2.2.Shifts in the Meaning of the Gaze
Since the gaze does not have a gendered meaning in this movie, this paper does not discuss the relationship between the male gaze and the female gaze. Lacan’s theory of the gaze is often mentioned in cinema studies, and he believes that the gaze is about desire. Although there are sex and nudity scenes in the whole movie, none of them has anything to do with desire; on the contrary, the gaze in the whole movie is an exchange of power.
According to Foucault, in a panoramic prison, everyone is stared at, and the person at the centre is stared at by the surroundings. The world in which Miko lives in the film is a “panoramic prison”, which is a patriarchal society, and she, as a part of this system, is watched over by the traditional patriarchal society [5]. Even though she is not asked to sacrifice herself to take care of her family, she still chooses to do so, which is a kind of distrust mechanism of the system under which she and even all women have developed a male-centred and patriarchal way of thinking, and under which even with the economic development and social changes, women’s status is still underground and in a neglected position. Yang Miko, as an older woman in the film, is often neglected in her life, neglected by the president’s daughter and neglected by her grandson, but this neglect is also a concentrated manifestation of the attention in the panoramic prison. In a patriarchal prison, due to the low status of women, there is no need to show respect to a woman, and it is possible to ignore what she says and her opinions; in the same way, indifference to the death of the little girl stems from the patriarchal gaze, where people realise that the girl’s death is insignificant and unworthy of pity, and therefore choose to erase the event to preserve the future of the boys who violated her. During the first negotiation between the six parents, one of the fathers says, “I don’t know what the boys are trying to do; the girl wasn’t much to look at.” This statement is a centralisation of the patriarchal society by viewing an individual like the girl from a position of scrutiny in the patriarchal society. Foucault believed that every position in this system is scrutinised, and for the entire film, director Lee Chang-dong places the audience in the position of scrutinising the film so that the audience is able to analyse and critique the words and actions of the characters by watching the play and triggers the audience to think about patriarchy and the status of women through the delicate portrayal of a patriarchal society.
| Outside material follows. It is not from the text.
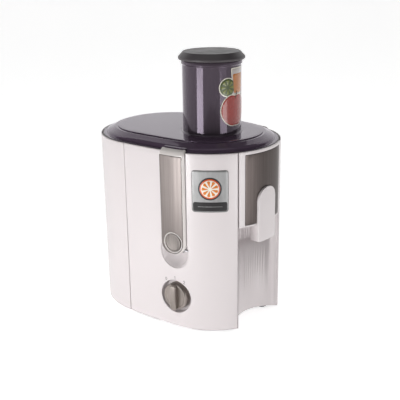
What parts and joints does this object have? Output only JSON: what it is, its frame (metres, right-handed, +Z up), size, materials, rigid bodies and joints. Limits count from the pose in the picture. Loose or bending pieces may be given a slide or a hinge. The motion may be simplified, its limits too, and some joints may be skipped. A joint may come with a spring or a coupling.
{
  "type": "centrifugal juicer",
  "caption": "Oval centrifugal juicer with a lift-off lid and wide feed chute, side latches, spinning sieve, slide-out pulp container, pull-off spout and turning switch knob.",
  "frame": {"origin": "under the middle of the outer box, on the table under the rubber feet", "axes": "+Z up, +X towards the juice spout, -Y the long side with the knob"},
  "size_m": [0.2758, 0.2046, 0.37],
  "materials": {
    "white_body": "glossy white moulded body",
    "smoke_clear": "smoke-tinted clear moulding",
    "smoke_grey": "satin smoke-grey moulding",
    "brushed_steel": "brushed sheet, grain upright",
    "bright_steel": "polished trim",
    "sieve_steel": "etched stainless mesh",
    "grey_plastic": "matt grey moulding",
    "black_plastic": "matt black moulding",
    "clear_bowl": "pale moulded bowl",
    "black_rubber": "soft rubber",
    "grey_rubber": "soft seal",
    "zinc_steel": "zinc-plated steel",
    "cast_bracket": "die-cast bracket",
    "core_iron": "stacked iron sheet",
    "copper": "enamelled copper wire",
    "bronze": "sintered bronze",
    "carbon": "pressed carbon",
    "board_green": "circuit board",
    "badge_print": "printed sticker",
    "label_print": "printed sticker",
    "switch_plastic": "switch casing"
  },
  "bodies": {
    "housing": {"motor_housing": "white_body", "base_plate": "grey_plastic", "rubber_feet": "black_rubber", "base_screws": "zinc_steel", "end_frame": "white_body", "steel_end_panel": "brushed_steel", "juice_collector": "clear_bowl", "front_badge": "badge_print", "cable_bushing": "black_rubber", "switch_body": "switch_plastic", "circuit_board": "board_green", "stator": "core_iron", "field_windings": "copper", "upper_bracket": "cast_bracket", "lower_bracket": "cast_bracket", "motor_bearings": "bronze", "motor_screws": "zinc_steel", "motor_dampers": "black_rubber", "brush_holders": "black_plastic", "carbon_brushes": "carbon", "shaft_seal": "grey_rubber", "front_latch_pin": "zinc_steel", "rear_latch_pin": "zinc_steel"},
    "rotor": {"motor_shaft": "zinc_steel", "rotor_core": "core_iron", "rotor_windings": "copper", "commutator": "bronze", "cooling_fan": "grey_plastic", "drive_coupling": "black_plastic", "basket_frame": "grey_plastic", "sieve_mesh": "sieve_steel", "grating_disc": "sieve_steel"},
    "lid": {"lid": "smoke_clear", "lid_gasket": "grey_rubber", "chute_label": "label_print"},
    "pusher": {"pusher_tube": "smoke_clear", "pusher_cap": "smoke_grey"},
    "front_latch": {"front_latch_arm": "white_body", "front_latch_trim": "brushed_steel", "front_latch_disc": "bright_steel"},
    "rear_latch": {"rear_latch_arm": "white_body", "rear_latch_trim": "brushed_steel", "rear_latch_disc": "bright_steel"},
    "knob": {"knob": "brushed_steel", "knob_grip": "brushed_steel", "switch_shaft": "zinc_steel"},
    "spout": {"spout": "white_body"},
    "pulp_container": {"pulp_container": "white_body", "pulp_feet": "black_rubber"}
  },
  "joints": [
    {"name": "sieve_spin", "type": "hinge", "parent": "housing", "child": "rotor", "pos_m": [0.041, 0, 0.1], "axis": [0, 0, 1], "continuous": true},
    {"name": "lid_lift", "type": "slide", "parent": "housing", "child": "lid", "axis": [0, 0, 1], "range_m": [0, 0.06]},
    {"name": "pusher_slide", "type": "slide", "parent": "lid", "child": "pusher", "axis": [0, 0, 1], "range_m": [0, 0.15]},
    {"name": "front_latch_swing", "type": "hinge", "parent": "housing", "child": "front_latch", "pos_m": [0.05141, -0.08859, 0.117], "axis": [0.9932, 0.1166, 0], "range_deg": [0, 40]},
    {"name": "rear_latch_swing", "type": "hinge", "parent": "housing", "child": "rear_latch", "pos_m": [0.05141, 0.08859, 0.117], "axis": [-0.9932, 0.1166, 0], "range_deg": [0, 40]},
    {"name": "knob_turn", "type": "hinge", "parent": "housing", "child": "knob", "pos_m": [0.0515, -0.08939, 0.048], "axis": [0.1166, -0.9932, 0], "range_deg": [-35, 35]},
    {"name": "spout_pull", "type": "slide", "parent": "housing", "child": "spout", "axis": [1, 0, 0], "range_m": [0, 0.025]},
    {"name": "pulp_slide", "type": "slide", "parent": "housing", "child": "pulp_container", "axis": [-1, 0, 0], "range_m": [0, 0.12]}
  ],
  "couplings": [
    {"joint": "front_latch_swing", "follows": "lid_lift", "rad_per_m": 11.636},
    {"joint": "rear_latch_swing", "follows": "lid_lift", "rad_per_m": 11.636}
  ]
}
The gaze is an exchange of power. When Miko goes to the victimised girl’s house to persuade her mother, she is a spokesperson under the coercion of the patriarchy. In traditional thinking, the patriarchal perspective on women is a top-down perspective. When she is on the road, Miko sees the apricots on the road from a top-down perspective, but as her perspective shifts, she squats down, picks up the apricots and lifts them up to look at them in a flat view, observing the apricots, and here it is a shift in perspective, and a shift in power, which is a metaphor for female empowerment. It is a metaphor for female empowerment. Yang Miko represents a patriarchal society; and the apricot is a woman, and the ripe fruit is a symbol of desire in a traditional patriarchal society. Originally, the apricot in Yang Miko’s perspective was trampled in the mud, but when the apricot was picked up, Miko gave up her power to scrutinise it and instead turned to feel and respect it, and in her feelings, she heartily praised it, which is a shift in perspective and a shift in power. It relies on the symbol of the apricot to allude to the situation of women, conveying the idea that even if they are in the lowly position of the male-dominated society, defined by men as unpleasant, they are still beautiful individuals. The director utilises the shift of the line of sight to show the process of female empowerment, presenting the awakening and change of female consciousness in the change of the line of sight.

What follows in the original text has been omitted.